SQL window function with a where clause?

2019-04-22 08:27发布

问题:

I'm trying to correlate two types of events for users. I want to see all event "B"s along with the most recent event "A" for that user prior to the "A" event. How would one accomplish this? In particular, I'm trying to do this in Postgres.

I was hoping it was possible to use a "where" clause in a window function, in which case I could essentially do a LAG() with a "where event='A'", but that doesn't seem to be possible.

Any recommendations?

Data example:

|user |time|event|
|-----|----|-----|
|Alice|1   |A    |
|Bob  |2   |A    |
|Alice|3   |A    |
|Alice|4   |B    |
|Bob  |5   |B    |
|Alice|6   |B    |

Desired result:

|user |event_b_time|last_event_a_time|
|-----|------------|-----------------|
|Alice|4           |3                |
|Bob  |5           |2                |
|Alice|6           |3                |

回答1:

Just tried Gordon's approach using PostgreSQL 9.5.4, and it complained that

FILTER is not implemented for non-aggregate window functions

which means using lag() with FILTER is not allowed. So I modified Gordon's query using max(), a different window frame, and CTE:

WITH subq AS (
  SELECT
    "user", event, time as event_b_time,
    max(time) FILTER (WHERE event = 'A') OVER (
      PARTITION BY "user"
      ORDER BY time
      ROWS BETWEEN UNBOUNDED PRECEDING AND 1 PRECEDING
    ) AS last_event_a_time
  FROM events
  ORDER BY time
)
SELECT
  "user", event_b_time, last_event_a_time
FROM subq
WHERE event = 'B';

Verified that this works with PostgreSQL 9.5.4.

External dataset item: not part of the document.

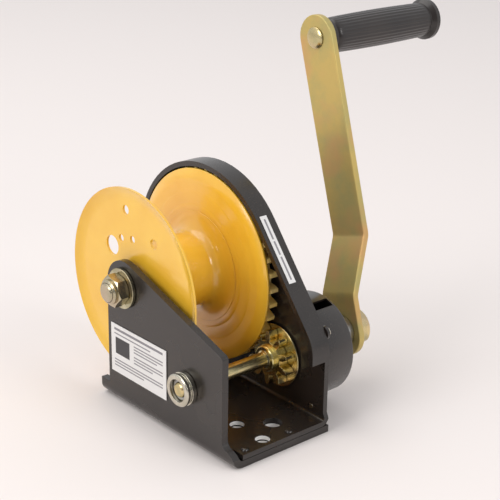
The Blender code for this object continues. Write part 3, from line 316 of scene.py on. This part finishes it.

Thanks to Gordon for the FILTER trick!



回答2:

Here is one method:

select t.*
from (select t.*,
             lag(time) filter (where event = 'A') (partition by user order by time)
      from t
     ) t
where event = 'B';

It is possible that the correlated subquery/lateral join would have better performance.



回答3:

There is not need for window functions here. Just find all B events, and for each one of them, find the most recent A of the same user via a subquery. Something like that should do it:

SELECT
    "user",
    time AS event_b_time,
    (SELECT time AS last_event_a_time
     FROM t t1
     WHERE "user"=t.user AND event='A' AND time<t.time
     ORDER BY time DESC LIMIT 1)
FROM t
WHERE event='B';

I assume that the table is called t (I used it twice).